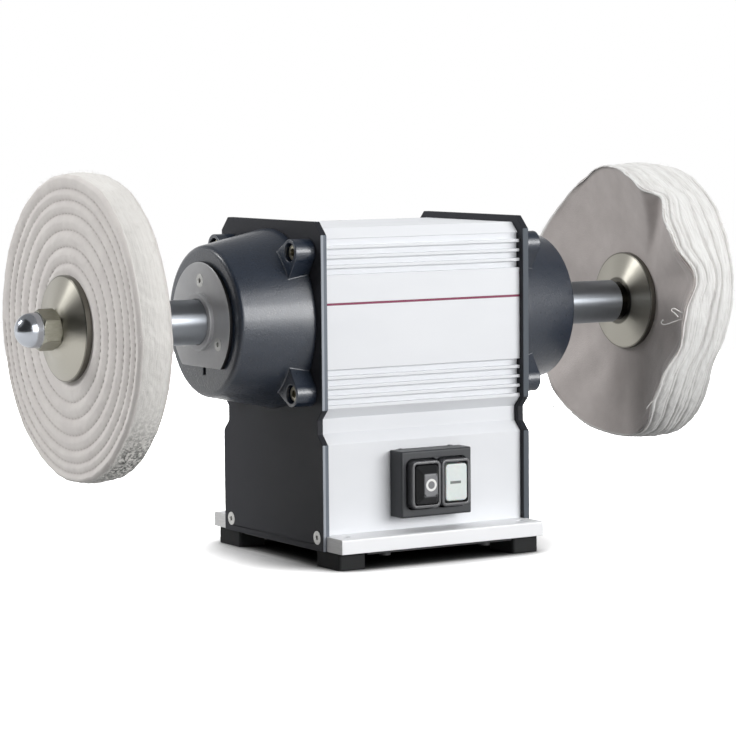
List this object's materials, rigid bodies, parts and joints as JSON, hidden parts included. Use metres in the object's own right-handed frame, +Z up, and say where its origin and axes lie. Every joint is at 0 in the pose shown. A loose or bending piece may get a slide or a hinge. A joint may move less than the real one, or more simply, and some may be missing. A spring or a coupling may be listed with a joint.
{
  "type": "double-ended polishing lathe",
  "caption": "Bench polishing lathe: a motor in a finned extrusion with conical end caps, a long spindle with a cotton polishing wheel at each end, and a push-button switch.",
  "frame": {"origin": "on the bench, under the middle of the machine: centre of the overall box at the underside of the rubber feet", "axes": "+X along the spindle towards the loose wheel, -Y towards the operator (the switch side), +Z up"},
  "size_m": [0.546, 0.2, 0.2635],
  "materials": {
    "anodised_housing": "satin",
    "dark_end_plate": "satin",
    "white_rail": "satin",
    "cap_paint": "satin",
    "zinc_screw": "satin",
    "dark_screw": "satin",
    "black_sheet": "matte",
    "foot_rubber": "matte",
    "retainer_metal": "satin",
    "felt": "matte",
    "bearing_steel": "polished",
    "spring_steel": "satin",
    "laminated_steel": "matte",
    "enamelled_copper": "satin",
    "cast_rotor_cage": "matte",
    "spindle_steel": "satin",
    "flange_steel": "polished",
    "nut_chrome": "polished",
    "cotton": "matte",
    "switch_black": "satin",
    "boot_rubber": "gloss",
    "contact_block": "matte",
    "stop_grey": "satin",
    "start_white": "satin",
    "capacitor_can": "satin",
    "terminal_plastic": "matte",
    "lead_insulation": "satin",
    "gland_plastic": "satin"
  },
  "bodies": {
    "frame": {"base_rail_front": "white_rail", "base_rail_rear": "white_rail", "bearing_outer_ring_left": "bearing_steel", "bearing_outer_ring_right": "bearing_steel", "bearing_retainer_left": "retainer_metal", "bearing_retainer_right": "retainer_metal", "bottom_plate": "black_sheet", "bottom_plate_screws": "dark_screw", "cable_gland": "gland_plastic", "capacitor_clip": "spring_steel", "distance_ring": "spring_steel", "end_cap_left": "cap_paint", "end_cap_right": "cap_paint", "end_cap_screws": "zinc_screw", "end_plate_left": "dark_end_plate", "end_plate_right": "dark_end_plate", "foot_screws": "dark_screw", "gland_locknut": "gland_plastic", "gland_nut": "gland_plastic", "housing_extrusion": "anodised_housing", "internal_leads": "lead_insulation", "plate_screws": "dark_screw", "retainer_screws": "zinc_screw", "rubber_foot_front_left": "foot_rubber", "rubber_foot_front_right": "foot_rubber", "rubber_foot_rear_left": "foot_rubber", "rubber_foot_rear_right": "foot_rubber", "run_capacitor": "capacitor_can", "shaft_seal_left": "felt", "shaft_seal_right": "felt", "start_button_spring": "spring_steel", "stator_core": "laminated_steel", "stator_windings": "enamelled_copper", "stop_button_spring": "spring_steel", "switch_body": "contact_block", "switch_boot": "boot_rubber", "switch_housing": "switch_black", "switch_screws": "dark_screw", "terminal_block": "terminal_plastic", "wave_washer": "spring_steel"},
    "spindle": {"shaft": "spindle_steel", "rotor_core": "laminated_steel", "rotor_end_rings": "cast_rotor_cage", "bearing_inner_ring_left": "bearing_steel", "bearing_inner_ring_right": "bearing_steel", "spacer_sleeve_left": "spindle_steel", "spacer_sleeve_right": "spindle_steel", "inner_flange_left": "flange_steel", "inner_flange_right": "flange_steel", "outer_flange_left": "flange_steel", "outer_flange_right": "flange_steel", "polishing_wheel_left": "cotton", "polishing_wheel_right": "cotton", "cap_nut_left": "nut_chrome", "cap_nut_right": "nut_chrome"},
    "ball_set_left": {"ball_set_left": "bearing_steel"},
    "ball_set_right": {"ball_set_right": "bearing_steel"},
    "start_button": {"start_button": "start_white"},
    "stop_button": {"stop_button": "stop_grey"}
  },
  "joints": [
    {"name": "spindle_spin", "type": "hinge", "parent": "frame", "child": "spindle", "pos_m": [0, 0, 0.1635], "axis": [1, 0, 0], "continuous": true},
    {"name": "ball_set_left_orbit", "type": "hinge", "parent": "frame", "child": "ball_set_left", "pos_m": [0, 0, 0.1635], "axis": [1, 0, 0], "continuous": true},
    {"name": "ball_set_right_orbit", "type": "hinge", "parent": "frame", "child": "ball_set_right", "pos_m": [0, 0, 0.1635], "axis": [1, 0, 0], "continuous": true},
    {"name": "start_button_press", "type": "slide", "parent": "frame", "child": "start_button", "axis": [0, 1, 0], "range_m": [0, 0.003], "stiffness_N_per_m": 400, "springref_m": -0.002, "deforming": ["start_button_spring"]},
    {"name": "stop_button_press", "type": "slide", "parent": "frame", "child": "stop_button", "axis": [0, 1, 0], "range_m": [0, 0.003], "stiffness_N_per_m": 400, "springref_m": -0.002, "deforming": ["stop_button_spring"]}
  ],
  "couplings": [
    {"joint": "ball_set_left_orbit", "follows": "spindle_spin", "ratio": 0.3821},
    {"joint": "ball_set_right_orbit", "follows": "spindle_spin", "ratio": 0.3821}
  ]
}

= Goal =
Show, from the material above, each line that includes the string "axes".

= Answer below =
List this object's materials, rigid bodies, parts and joints as JSON, hidden parts included. Use metres in the object's own right-handed frame, +Z up, and say where its origin and axes lie. Every joint is at 0 in the pose shown. A loose or bending piece may get a slide or a hinge. A joint may move less than the real one, or more simply, and some may be missing. A spring or a coupling may be listed with a joint.
  "frame": {"origin": "on the bench, under the middle of the machine: centre of the overall box at the underside of the rubber feet", "axes": "+X along the spindle towards the loose wheel, -Y towards the operator (the switch side), +Z up"},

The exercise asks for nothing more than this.